I have seen governments spend years and millions of dollars on constitutional reform commissions that result in 400-page reports that no one reads. Meanwhile, the actual mechanisms of state capture by private interests go unchecked. If a politician tells you that the biggest problem facing your country is the name on a piece of parchment, they are lying to you.
Stop Falling for the Symbolism
We need to stop rewarding politicians for doing the easy thing. Dropping the oath is the political equivalent of "slacktivism." It’s a black square on Instagram. It’s a "thoughts and prayers" tweet. It’s a gesture that demands applause while requiring no sacrifice from the people in power.
True radicalism in the Caribbean would be a move toward radical economic transparency. It would be an aggressive tax on foreign-owned land. It would be the creation of a tech hub that doesn't just serve as a tax haven for crypto-bros.

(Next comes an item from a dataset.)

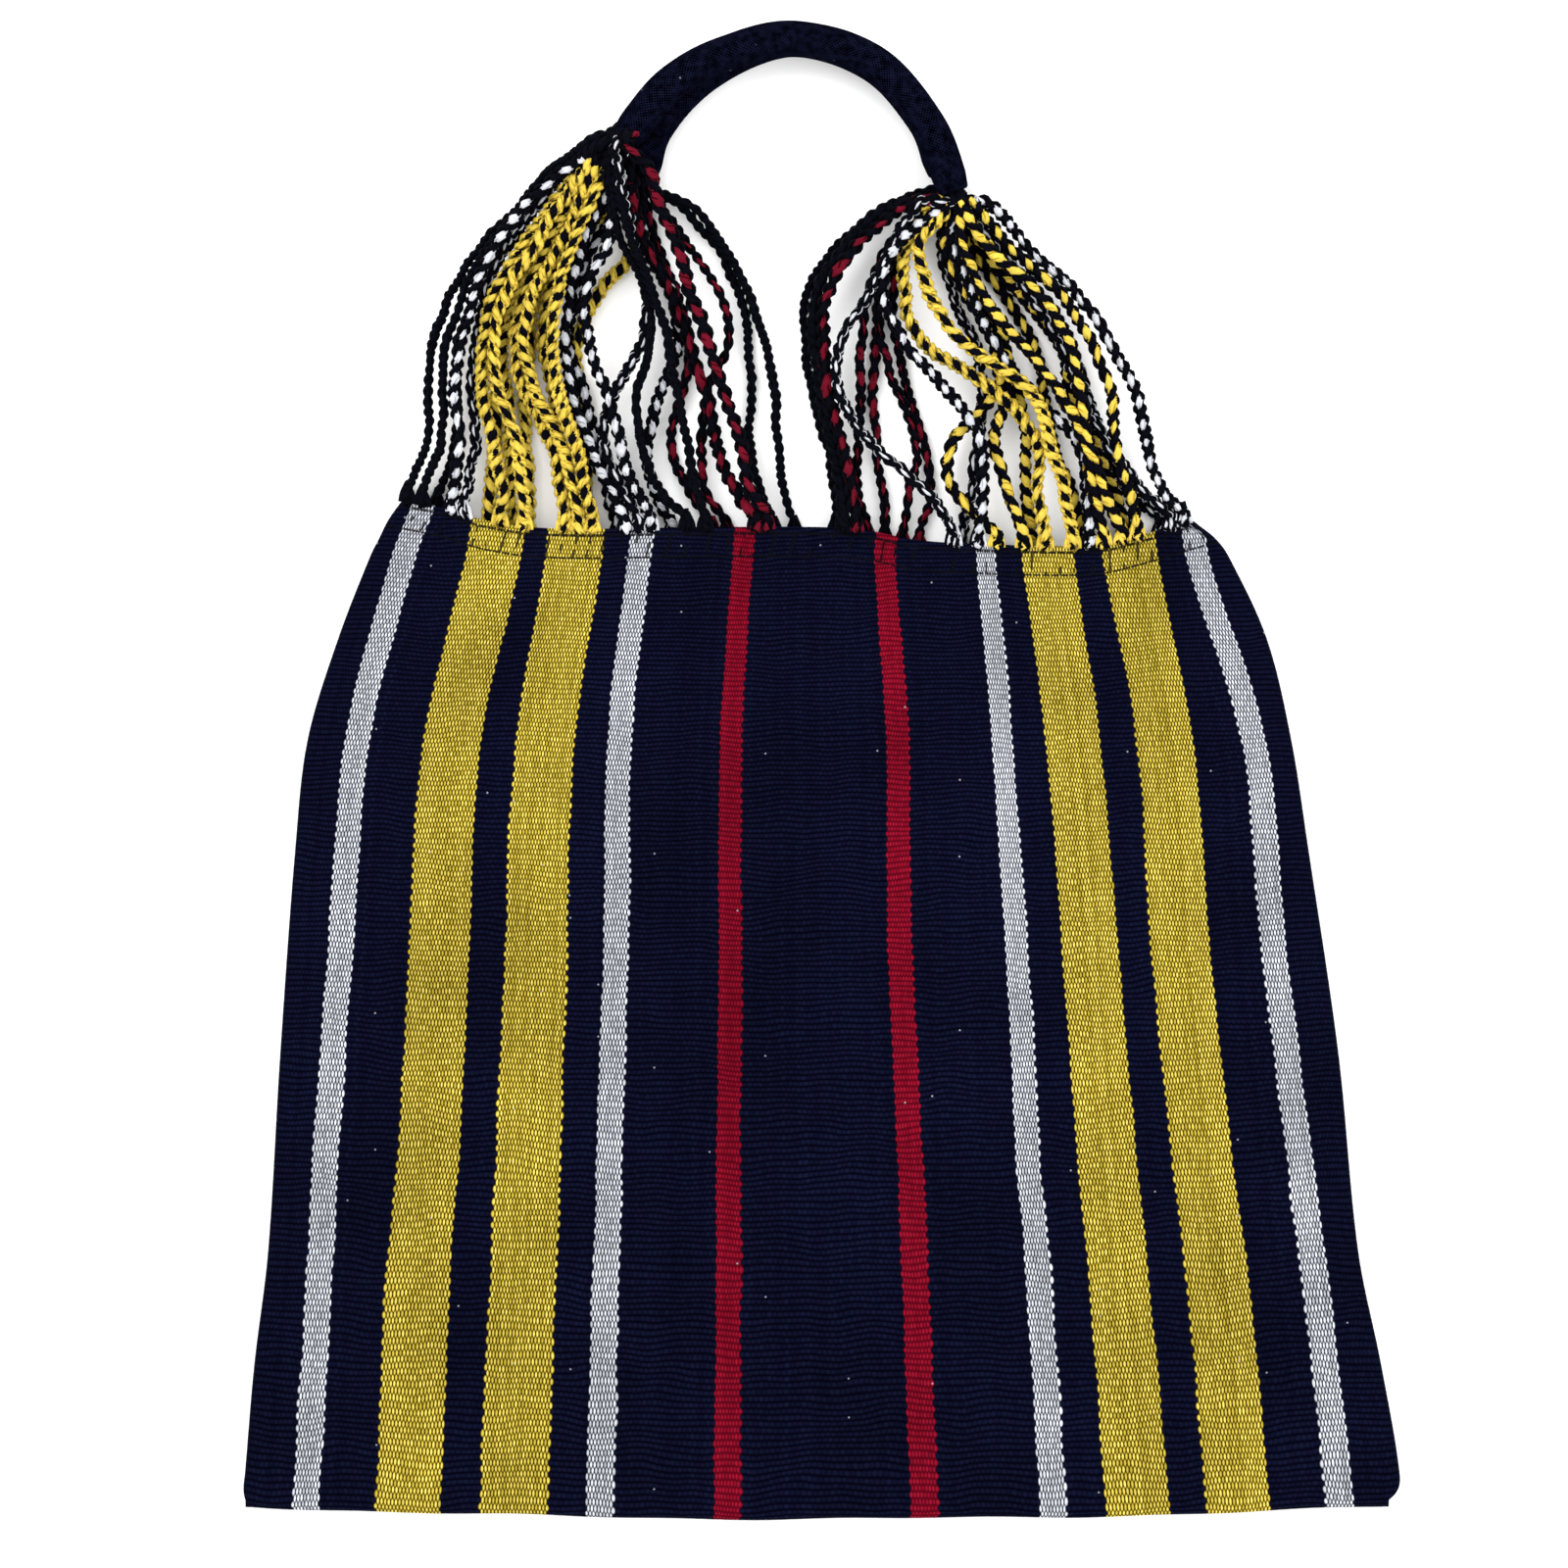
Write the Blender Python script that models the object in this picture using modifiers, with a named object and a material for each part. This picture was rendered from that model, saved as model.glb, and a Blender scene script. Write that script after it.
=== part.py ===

The King isn't stopping Antigua from doing any of those things. The government is.
By making the King the villain, the government makes themselves the heroes. It’s a neat trick. But if you look past the ceremonial robes and the stirring speeches, you’ll see that the chains haven't been broken—they’ve just been painted a different color.
Sovereignty is bought with production and autonomy, not with a revised script for a swearing-in ceremony. If you want a Republic, build an economy that can sustain one. Until then, you’re just swapping one figurehead for another while the same people pull the strings from the shadows of the global market.
The oath is dead. Long live the status quo.